AIM> Each line below either holds the string "parts" or doesn't. Count those that do and give only the number.

RECORDED DATA>
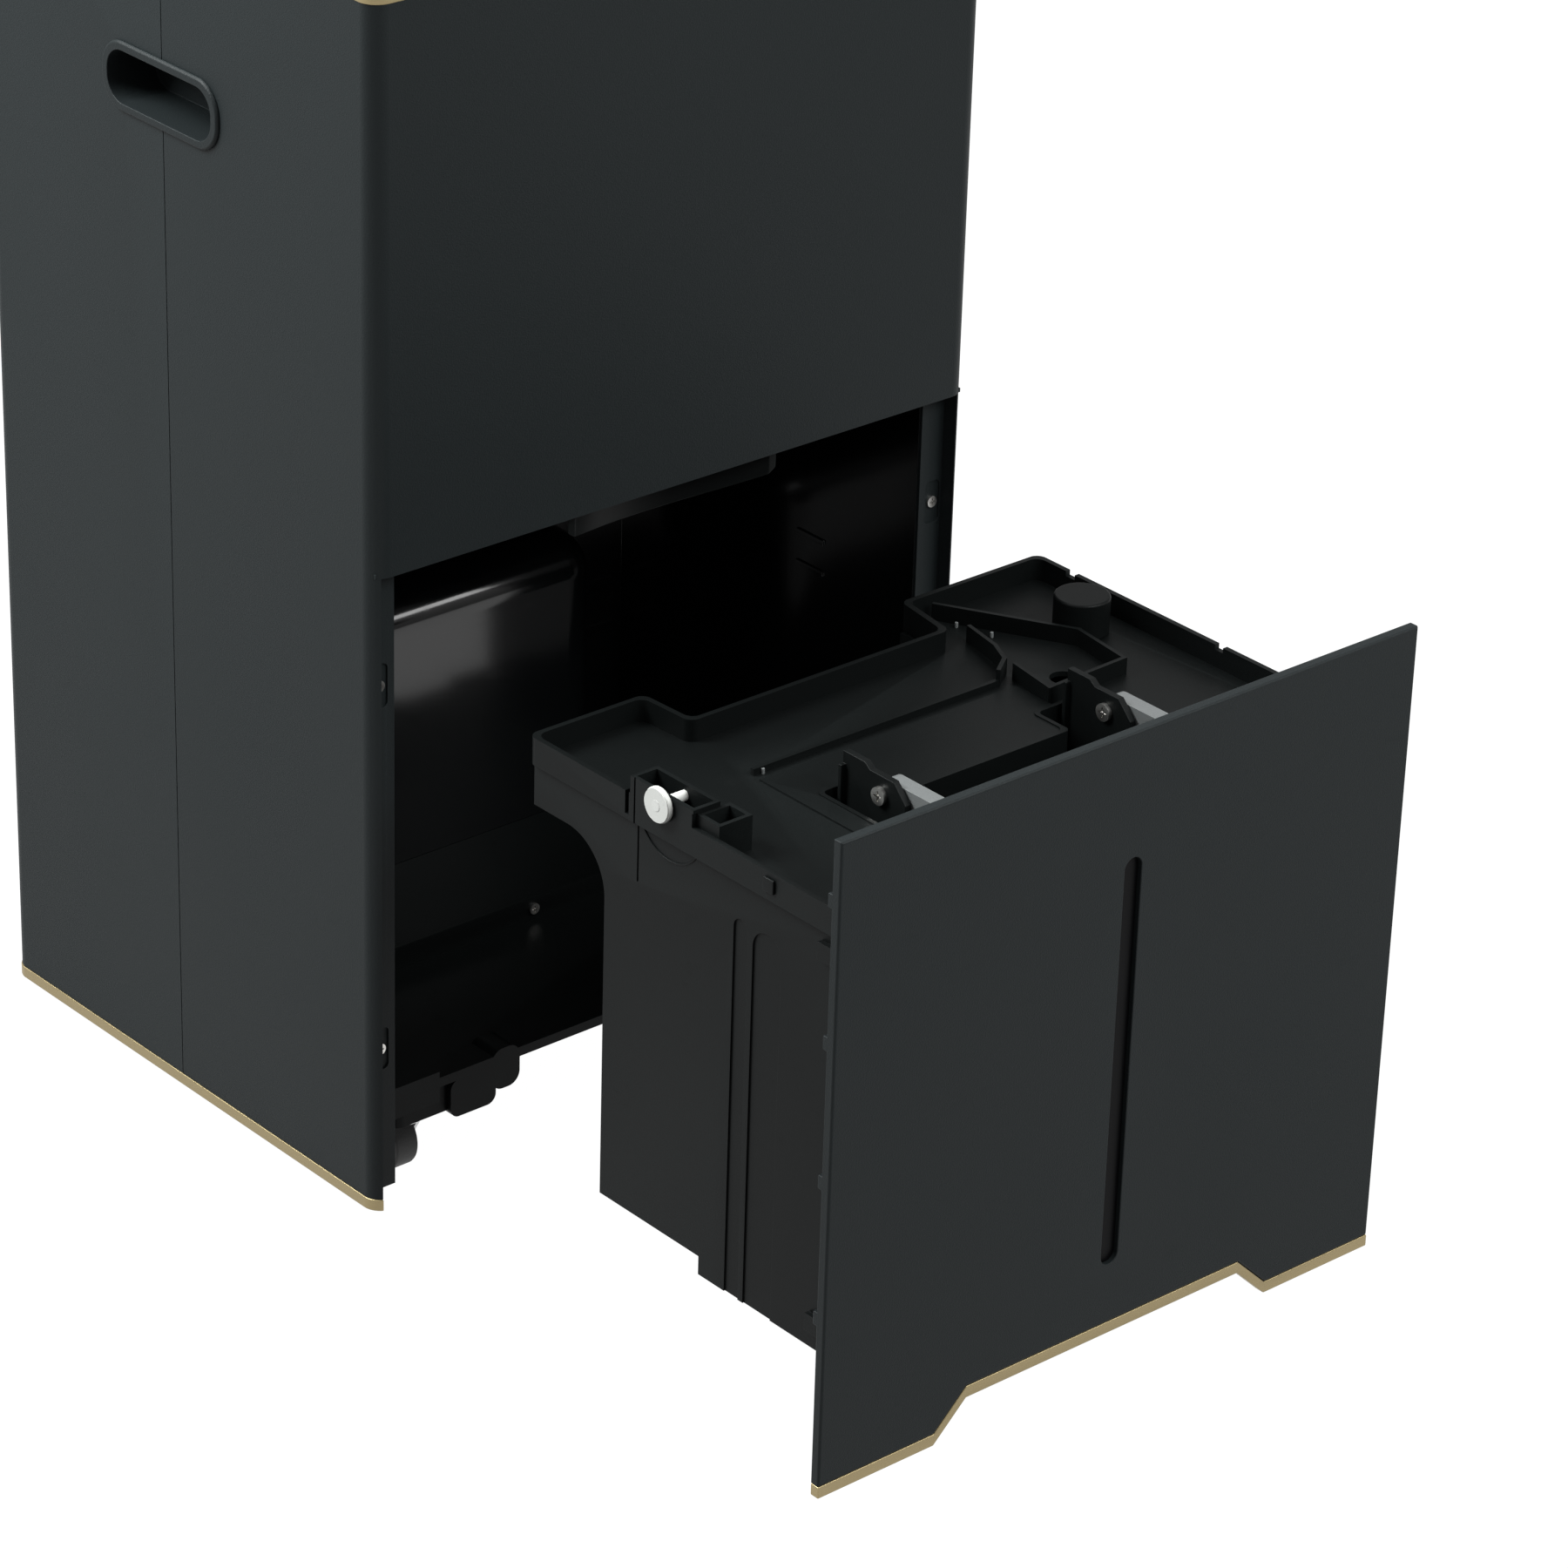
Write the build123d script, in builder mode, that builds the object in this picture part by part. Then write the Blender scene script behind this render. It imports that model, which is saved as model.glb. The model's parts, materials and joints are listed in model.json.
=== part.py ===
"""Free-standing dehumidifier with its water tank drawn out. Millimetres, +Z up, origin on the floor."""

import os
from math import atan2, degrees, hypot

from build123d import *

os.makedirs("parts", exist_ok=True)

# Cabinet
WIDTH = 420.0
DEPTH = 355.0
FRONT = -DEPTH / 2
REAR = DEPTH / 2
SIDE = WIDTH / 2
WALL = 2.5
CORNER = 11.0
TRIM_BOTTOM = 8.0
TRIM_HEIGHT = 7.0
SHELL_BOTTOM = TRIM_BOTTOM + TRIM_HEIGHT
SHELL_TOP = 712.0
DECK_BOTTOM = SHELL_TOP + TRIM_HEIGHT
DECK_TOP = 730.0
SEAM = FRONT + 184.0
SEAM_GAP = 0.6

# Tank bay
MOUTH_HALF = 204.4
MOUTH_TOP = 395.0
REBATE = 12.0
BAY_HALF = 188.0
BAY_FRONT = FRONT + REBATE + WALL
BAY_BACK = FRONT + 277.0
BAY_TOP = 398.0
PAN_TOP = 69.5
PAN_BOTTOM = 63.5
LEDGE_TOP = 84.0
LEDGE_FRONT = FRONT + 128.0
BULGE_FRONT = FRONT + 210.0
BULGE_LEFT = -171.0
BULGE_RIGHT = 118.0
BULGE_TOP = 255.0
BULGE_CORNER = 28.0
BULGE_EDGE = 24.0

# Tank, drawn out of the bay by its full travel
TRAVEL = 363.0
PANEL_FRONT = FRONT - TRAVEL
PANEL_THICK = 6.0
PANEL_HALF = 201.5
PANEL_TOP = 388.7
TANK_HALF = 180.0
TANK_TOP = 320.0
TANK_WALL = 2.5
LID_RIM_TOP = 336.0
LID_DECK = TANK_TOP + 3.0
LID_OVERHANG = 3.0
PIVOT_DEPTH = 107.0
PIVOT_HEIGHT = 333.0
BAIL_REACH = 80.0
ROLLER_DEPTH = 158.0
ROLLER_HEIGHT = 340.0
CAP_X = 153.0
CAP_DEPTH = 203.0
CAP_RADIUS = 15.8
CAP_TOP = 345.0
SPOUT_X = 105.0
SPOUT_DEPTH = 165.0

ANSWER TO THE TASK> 2